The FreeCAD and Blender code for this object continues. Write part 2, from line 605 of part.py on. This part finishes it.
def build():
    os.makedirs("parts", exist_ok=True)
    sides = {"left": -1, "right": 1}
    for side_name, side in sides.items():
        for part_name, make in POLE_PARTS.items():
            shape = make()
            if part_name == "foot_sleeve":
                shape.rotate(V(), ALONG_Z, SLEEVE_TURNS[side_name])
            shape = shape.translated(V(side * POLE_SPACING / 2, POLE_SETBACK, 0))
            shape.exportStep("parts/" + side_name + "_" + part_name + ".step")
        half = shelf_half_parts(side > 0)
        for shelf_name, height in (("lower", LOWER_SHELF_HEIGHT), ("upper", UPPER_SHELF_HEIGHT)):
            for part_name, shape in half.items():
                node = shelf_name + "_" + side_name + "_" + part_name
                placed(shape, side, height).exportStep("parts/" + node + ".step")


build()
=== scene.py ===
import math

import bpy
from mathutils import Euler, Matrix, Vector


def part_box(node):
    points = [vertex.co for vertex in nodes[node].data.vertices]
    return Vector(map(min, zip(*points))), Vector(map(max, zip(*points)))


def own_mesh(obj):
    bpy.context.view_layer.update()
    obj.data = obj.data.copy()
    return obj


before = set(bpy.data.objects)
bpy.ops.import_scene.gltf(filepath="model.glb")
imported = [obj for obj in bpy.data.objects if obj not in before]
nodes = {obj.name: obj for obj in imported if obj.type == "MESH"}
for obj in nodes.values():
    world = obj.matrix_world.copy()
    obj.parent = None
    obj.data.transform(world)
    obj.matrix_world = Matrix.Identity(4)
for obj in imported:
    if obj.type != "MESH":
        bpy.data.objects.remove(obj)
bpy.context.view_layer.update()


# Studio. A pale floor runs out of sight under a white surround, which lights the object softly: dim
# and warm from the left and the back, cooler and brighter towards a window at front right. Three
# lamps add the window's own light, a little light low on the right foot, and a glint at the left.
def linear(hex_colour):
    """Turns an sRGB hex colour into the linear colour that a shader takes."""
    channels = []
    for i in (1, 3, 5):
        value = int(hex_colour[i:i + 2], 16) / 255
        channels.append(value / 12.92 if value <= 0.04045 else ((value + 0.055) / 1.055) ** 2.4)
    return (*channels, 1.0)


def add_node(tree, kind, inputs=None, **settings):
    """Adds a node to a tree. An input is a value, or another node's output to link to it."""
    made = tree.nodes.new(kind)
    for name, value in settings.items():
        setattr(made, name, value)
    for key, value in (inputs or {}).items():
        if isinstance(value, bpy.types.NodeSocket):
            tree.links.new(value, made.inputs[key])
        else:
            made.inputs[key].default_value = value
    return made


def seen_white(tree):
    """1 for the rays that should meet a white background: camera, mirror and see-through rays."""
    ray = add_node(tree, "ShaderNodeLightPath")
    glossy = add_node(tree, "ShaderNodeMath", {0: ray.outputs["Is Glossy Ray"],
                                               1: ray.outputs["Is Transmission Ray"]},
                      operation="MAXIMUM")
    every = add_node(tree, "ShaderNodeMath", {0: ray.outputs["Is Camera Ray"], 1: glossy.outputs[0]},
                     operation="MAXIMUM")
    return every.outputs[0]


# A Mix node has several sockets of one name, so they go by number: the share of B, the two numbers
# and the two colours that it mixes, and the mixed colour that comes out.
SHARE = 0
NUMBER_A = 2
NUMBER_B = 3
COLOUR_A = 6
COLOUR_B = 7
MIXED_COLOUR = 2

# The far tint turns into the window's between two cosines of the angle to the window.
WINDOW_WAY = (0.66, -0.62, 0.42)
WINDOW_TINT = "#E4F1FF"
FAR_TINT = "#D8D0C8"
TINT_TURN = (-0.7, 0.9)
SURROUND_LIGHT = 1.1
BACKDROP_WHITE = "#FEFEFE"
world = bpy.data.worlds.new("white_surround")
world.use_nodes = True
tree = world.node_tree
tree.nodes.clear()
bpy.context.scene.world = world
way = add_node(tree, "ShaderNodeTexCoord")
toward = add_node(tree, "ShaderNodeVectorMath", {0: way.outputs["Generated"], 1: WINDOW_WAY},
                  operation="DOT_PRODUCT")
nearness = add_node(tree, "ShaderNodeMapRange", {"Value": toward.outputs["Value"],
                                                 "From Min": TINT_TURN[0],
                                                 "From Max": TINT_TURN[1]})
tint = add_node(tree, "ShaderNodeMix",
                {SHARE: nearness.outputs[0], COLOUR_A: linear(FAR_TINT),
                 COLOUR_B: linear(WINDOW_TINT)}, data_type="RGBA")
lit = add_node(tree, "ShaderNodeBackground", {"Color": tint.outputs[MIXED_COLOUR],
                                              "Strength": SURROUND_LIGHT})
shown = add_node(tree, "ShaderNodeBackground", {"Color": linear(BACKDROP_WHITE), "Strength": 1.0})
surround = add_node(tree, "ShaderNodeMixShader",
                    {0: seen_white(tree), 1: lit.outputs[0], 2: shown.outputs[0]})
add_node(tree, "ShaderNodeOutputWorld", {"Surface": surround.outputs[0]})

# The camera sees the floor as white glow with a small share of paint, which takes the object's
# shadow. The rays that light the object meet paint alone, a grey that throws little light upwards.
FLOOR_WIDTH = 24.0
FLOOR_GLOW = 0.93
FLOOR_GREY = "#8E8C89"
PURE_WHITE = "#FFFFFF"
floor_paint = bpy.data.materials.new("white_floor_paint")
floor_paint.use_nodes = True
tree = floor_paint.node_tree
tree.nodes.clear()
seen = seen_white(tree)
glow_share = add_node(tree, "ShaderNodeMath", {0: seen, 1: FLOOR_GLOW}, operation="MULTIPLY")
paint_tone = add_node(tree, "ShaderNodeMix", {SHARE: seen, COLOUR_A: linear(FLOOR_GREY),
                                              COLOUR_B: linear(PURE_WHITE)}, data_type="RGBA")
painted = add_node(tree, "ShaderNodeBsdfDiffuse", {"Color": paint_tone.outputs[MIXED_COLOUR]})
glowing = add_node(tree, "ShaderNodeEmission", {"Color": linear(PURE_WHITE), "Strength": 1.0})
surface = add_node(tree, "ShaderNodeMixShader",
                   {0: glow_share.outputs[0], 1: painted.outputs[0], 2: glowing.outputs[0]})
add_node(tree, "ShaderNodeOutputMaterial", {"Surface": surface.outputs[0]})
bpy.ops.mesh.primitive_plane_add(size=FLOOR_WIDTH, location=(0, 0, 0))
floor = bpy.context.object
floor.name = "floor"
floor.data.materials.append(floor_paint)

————

*Stated goal*: Repeat word for word the stretch of lines from the one with "half = shelf_half_parts(side > 0)" down to the one with "world = obj.matrix_world.copy()", both included.

*Final result*:
        half = shelf_half_parts(side > 0)
        for shelf_name, height in (("lower", LOWER_SHELF_HEIGHT), ("upper", UPPER_SHELF_HEIGHT)):
            for part_name, shape in half.items():
                node = shelf_name + "_" + side_name + "_" + part_name
                placed(shape, side, height).exportStep("parts/" + node + ".step")


build()
=== scene.py ===
import math

import bpy
from mathutils import Euler, Matrix, Vector


def part_box(node):
    points = [vertex.co for vertex in nodes[node].data.vertices]
    return Vector(map(min, zip(*points))), Vector(map(max, zip(*points)))


def own_mesh(obj):
    bpy.context.view_layer.update()
    obj.data = obj.data.copy()
    return obj


before = set(bpy.data.objects)
bpy.ops.import_scene.gltf(filepath="model.glb")
imported = [obj for obj in bpy.data.objects if obj not in before]
nodes = {obj.name: obj for obj in imported if obj.type == "MESH"}
for obj in nodes.values():
    world = obj.matrix_world.copy()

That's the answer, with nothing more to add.